Under the ATPA in 1996, the United States total imports from the four ATPA beneficiaries was valued at US$ 7.87 billion. About 15.8 per cent of that total, representing in value terms about US$ 1.25 billion, entered the United States under ATPA provisions; this share was 13.7 per cent in 1995 and 11.3 per cent in 1994. Thus, the utilization of the ATPA preferences by the beneficiaries is on the rise. The remaining imports of the United States from ATPA beneficiaries in 1996 entered under other duty-free instruments, in particular under MFN (36.4 per cent of total) and GSP (1.7 per cent), or under applied duties (42.9 per cent). The main products benefiting from ATPA preferences have been flower products (chrysanthemums, carnations, anthuriums, orchids, fresh cut roses). Other items have included certain jewelry articles, refined unwrought lead, cathodes of refined copper, tuna and skipjack not in airtight containers, unwrought metal products, and raw sugar.

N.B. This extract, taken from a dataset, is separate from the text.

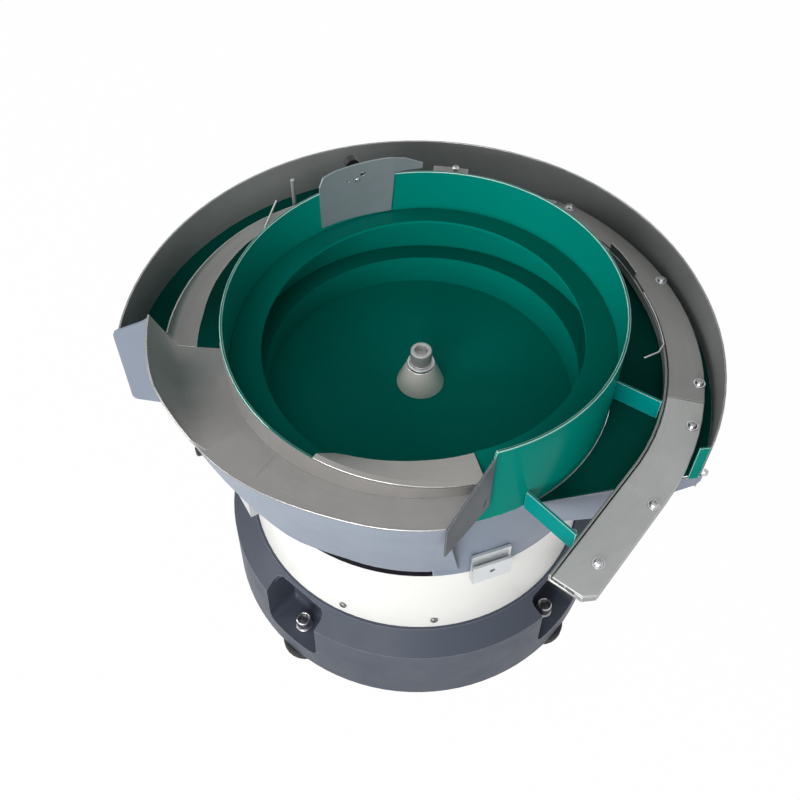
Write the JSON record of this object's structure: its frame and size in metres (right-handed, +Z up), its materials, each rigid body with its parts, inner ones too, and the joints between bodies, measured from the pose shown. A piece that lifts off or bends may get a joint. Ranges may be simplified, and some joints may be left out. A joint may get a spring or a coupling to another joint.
{
  "type": "vibratory bowl feeder",
  "caption": "Vibratory bowl feeder: a helical bowl on inclined leaf springs over a round electromagnetic drive, with an outside tray, return pan and covered discharge track.",
  "frame": {"origin": "centre of the cast base's flat underside, on the bowl's axis; the rubber feet reach 14 mm below it", "axes": "+Z up along the bowl's axis; the front with the wide tray faces -Y; the discharge track leaves towards -X and -Y at the front right"},
  "size_m": [0.655, 0.616, 0.484],
  "materials": {
    "green_coat": "glossy coating",
    "stainless": "satin",
    "dark_stainless": "satin, dark",
    "grey_coat": "satin paint",
    "slate_coat": "satin paint",
    "white_coat": "satin paint",
    "zinc": "zinc plated",
    "aluminium": "milled",
    "rubber": "matte",
    "spring_steel": "blued",
    "cast_iron": "rough",
    "copper": "taped winding",
    "black_plastic": "matte",
    "black_steel": "blackened"
  },
  "bodies": {
    "base": {"base_casting": "slate_coat", "foot_pad_1": "rubber", "foot_stud_1": "zinc", "cover_screw_1": "zinc", "foot_pad_2": "rubber", "foot_stud_2": "zinc", "cover_screw_2": "zinc", "foot_pad_3": "rubber", "foot_stud_3": "zinc", "cover_screw_3": "zinc", "foot_pad_4": "rubber", "foot_stud_4": "zinc", "cover_screw_4": "zinc", "drive_cover": "white_coat", "cable_gland": "black_plastic", "magnet_bracket": "black_steel", "magnet_core": "cast_iron", "magnet_coil": "copper", "spring_clamp_lower_1": "black_steel", "spring_clamp_lower_2": "black_steel", "spring_clamp_lower_3": "black_steel"},
    "leaf_springs": {"leaf_spring_1": "spring_steel", "leaf_spring_2": "spring_steel", "leaf_spring_3": "spring_steel"},
    "bowl": {"spring_clamp_upper_1": "black_steel", "spring_clamp_upper_2": "black_steel", "spring_clamp_upper_3": "black_steel", "top_plate": "slate_coat", "armature": "cast_iron", "bowl_shell": "green_coat", "spiral_track": "green_coat", "bowl_skirt": "grey_coat", "track_insert": "stainless", "cone_nut": "stainless", "spring_washer": "zinc", "centre_bolt": "black_steel", "wide_tray": "stainless", "tray_apron": "grey_coat", "tray_end_plate": "grey_coat", "narrow_track": "stainless", "return_pan": "green_coat", "outer_wall": "dark_stainless", "pan_end_plate": "grey_coat", "end_flap": "grey_coat", "discharge_bed": "dark_stainless", "discharge_cover_rear": "stainless", "discharge_cover_front": "stainless", "front_bracket": "green_coat", "right_bracket": "green_coat", "deflector_plate": "stainless", "deflector_bracket": "stainless", "thumb_screw": "black_plastic", "rear_tab": "stainless", "guide_rod": "zinc", "guide_post": "zinc", "guide_wire": "zinc", "guide_strip": "stainless", "bowl_clamp_front": "aluminium", "bowl_clamp_left": "aluminium", "bowl_clamp_rear": "aluminium"}
  },
  "joints": [
    {"name": "drive_twist", "type": "hinge", "parent": "base", "child": "leaf_springs", "pos_m": [0, 0, 0.135], "axis": [0, 0, 1], "range_deg": [-0.13, 0.13], "stiffness_Nm_per_rad": 50000},
    {"name": "drive_lift", "type": "slide", "parent": "leaf_springs", "child": "bowl", "axis": [0, 0, 1], "range_m": [-0.0001, 0.0001]}
  ],
  "couplings": [
    {"joint": "drive_lift", "follows": "drive_twist", "m_per_rad": -0.04004}
  ]
}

Under the Lomé Convention, Fiji, Jamaica, Kenya, Mauritius and Zimbabwe have taken advantage of the preferences to diversify from traditional raw materials and their derivatives (coffee, cocoa, banana, sugar) into non-traditional exports like clothing, processed fish and horticultural and floricultural products (Commission of the European Communities, 1996). Trade under the Conventions commodity protocols is important for the generation of export revenue, creation of employment and stimulation of agro-based industrial activities. This is the case of sugar in Mauritius and Fiji; bananas in the case of the Windward islands of the Caribbean such as Dominica, Saint Lucia and Saint Vincent and the Grenadines; beef and veal for Southern African countries like Botswana; and rum for Trinidad and Tobago. Mauritius has developed from a mono-crop economy into a diversified one owing to major structural reforms including the development of export-oriented production for the EU market utilizing Lomé preferences for textiles and clothing. The commodity stabilization funds of the Lomé Convention have also helped ACP States to stabilize export earnings (from international price fluctuations) for major agricultural raw material exports and mineral products.